The workload of a technical manager had grown considerably in recent years, she added. “Take product specifications. They used to be a couple of pages long. Now they can run across 37 pages. When you couple this with the fact that products have to get to market so much more quickly than they used to, it’s easy to see how this places increasing demands on the technical department. On top of that you are always wondering if another crisis like Sudan-1 is around the corner.”

The skills shortage was in turn driving the interim recruitment market in technical management, with experienced professionals able to earn far more cash by doing contract work, said Nigel Billinge at recruitment consultant RHL.

The average day rate for an interim technical manager was £250-£350, explaining why it was such an attractive proposition, he said. “You can earn some serious money if you have the right skills and you are prepared to live out of a suitcase, and more and more people are doing it.”

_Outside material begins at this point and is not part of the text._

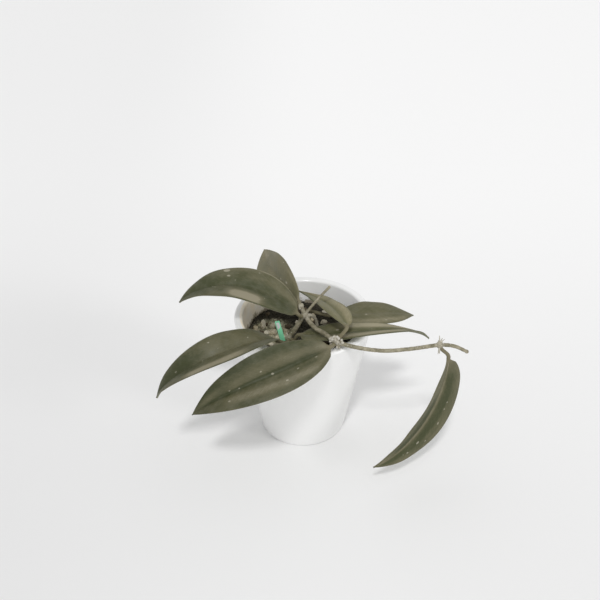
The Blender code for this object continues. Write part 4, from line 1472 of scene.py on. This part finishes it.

Fredericka Roberts, senior consultant at food recruitment specialist Jarvis Johnson, said: “There has been a real shift in the technical area over the last year and suitably experienced technical people are in very high demand. We have had to take on extra staff just in the last six months just to cope with the increasing workload in this area. The demands in chilled foods are particularly high and clients are really struggling to find people with the right experience on a permanent basis.”

Chris Bernard, head of operations at Albemarle Interim Management, added: “There is an increasing shortage of permanent technical professionals in food manufacturing. In some ways it is catch-22; if good competitive permanent salaries are not paid, the industry will never be able to attract the right talent or keep it. But with margins under pressure from the retailers, food manufacturers cannot always afford to pay salaries commensurate with other sectors.

“Interim management can be lucrative for technical professionals, plus they also have the opportunity to go into new environments to add value very quickly through their high level of expertise and experience.”